Trata-se da anulação, há 10 dias, da Medida Provisória 394 marcando para 2 de julho de 2008 a data-limite para a renovação e registro de armas de fogo. A MP reeditava uma outra, retirada pelo governo para abrir caminho à votação da CPMF na pauta da Câmara.
Na reedição, o governo simplesmente ignorou a proibição constitucional à reapresentação de medidas provisórias sobre o mesmo tema na mesma sessão legislativa.
Melhor e mais claramente dizendo: a Presidência da República, com a anuência da Advocacia-Geral da União, descumpriu deliberadamente a Constituição e tentou aplicar um transgressor "se colar colou" na Câmara dos Deputados para fazer valer seu interesse imediato de desobstruir o que ela mesma ajudara a obstruir.
Teria "colado" se a oposição - no caso, o PSDB - não tivesse entrado com uma ação direta de inconstitucionalidade no STF, que de seu lado aplicou o corretivo em forma de "alto lá".
O Supremo restabeleceu o limite ultrapassado pelo Planalto que insiste em ignorar o Poder Legislativo como força de equilíbrio republicano. O Parlamento, por sua vez, tão acostumado está - principalmente no caso da Câmara - a fazer o papel de camareiro do Executivo que ia se deixando levar sem reclamar.
Como de resto deixou-se conduzir o ano todo. Em 2007, das 142 proposições aprovadas no Congresso, 72 foram de iniciativa do Executivo, sendo 61 medidas provisórias. Metade do material contabilizado como produção legislativa, na realidade, foi produzida no Executivo.
Os parlamentares vêem, se desconfortam, reclamam da situação, mas não tomam uma atitude como instituição. O episódio da MP derrubada pelo Supremo é exemplar e, ao mesmo tempo, vergonhoso. Para o Executivo por ser pilhado burlando a Constituição e para o Legislativo por ser flagrado em conivência.
Só este caso desmonta todo o discurso do Legislativo contra o excesso de medidas provisórias, que só avançou chegando ao ápice da ilegalidade mais flagrante porque o Executivo aprendeu que pode contar com a cumplicidade da submissão de um Poder que aceita tudo, é desrespeitado e continua sem se dar ao respeito.
Não dito
Uma leitura mais atenta dos termos do acordo entre governo e oposição para a aprovação da DRU revela o seguinte: o Planalto se comprometeu a "discutir", não a aprovar a reforma tributária em 2008; prometeu também empenho na votação da emenda que destina 10% da receita da União à saúde, mas não disse que dará os votos para tal; rejeitou a edição de "pacotes" de aumento ou criação de novos impostos, mas nada disse sobre medidas pontuais com o mesmo teor.

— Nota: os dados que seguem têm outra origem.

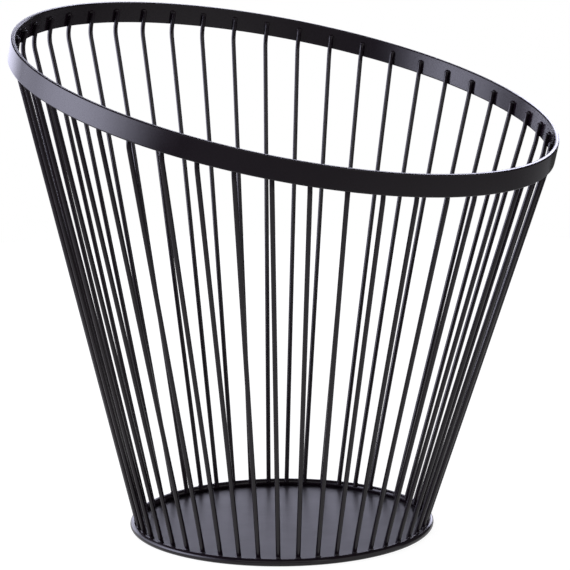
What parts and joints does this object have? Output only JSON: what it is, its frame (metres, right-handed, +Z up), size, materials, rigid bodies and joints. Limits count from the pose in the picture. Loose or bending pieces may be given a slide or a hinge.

Ficou, portanto, aberto um amplo espaço para que o dito de ontem se transforme no não dito de amanhã.
Ademais, se é verdade que o governo não tinha jeito, estava mesmo nas mãos da oposição, esta também não tinha saída a não ser aceitar o "acordo" - em todas as suas aspas - sob pena de, ao endurecer na DRU, anular a vitória obtida na CPMF.
Balanço geral
Chegamos ao fim de mais um ano. O primeiro do segundo mandato do presidente Lula que, descontada a derrota da CPMF no último instante, não tem do que reclamar com a economia e a popularidade em alta.
Isso levando em conta que o governo não contabiliza como negação de desempenho a continuidade da crise aérea. A crise, em 2007, esteve toda no Congresso. Começou em maio, quando a Veja publicou a primeira de uma série de denúncias contra o então presidente do Senado e só cedeu em dezembro com a renúncia definitiva ao cargo.
Renan Calheiros fez mal ao Senado, mas o Senado dividiu com ele a tarefa absolvendo-o em dois julgamentos e deixando à instituição um rastro de desprestígio e desmoralização.
O Legislativo ficou devendo. Em independência, defesa dos interesses da sociedade, recuperação da credibilidade, restauração da ética, na execução de reformas importantes e, principalmente, as internas para acabar com o voto secreto e anacronismos do gênero.
Já o Judiciário encerra 2007 no azul. Pôs um limite ao troca-troca de partidos com a regra da fidelidade e restringiu a liberalidade moral com que se adotavam práticas de abuso na política, quando aceitou a denúncia contra os 40 acusados no escândalo do mensalão.
O Supremo ouviu o recado da sociedade, mas o Congresso no geral fez-se de surdo.
No mais, resta-nos a esperança, a alegria, o estímulo, a leveza de espírito e a crença de que, no fim, dá tudo certo. Desde que a vontade seja fazer tudo, ou quase tudo, certo. Até 2008, que chegará com a marca da largada para a sucessão presidencial.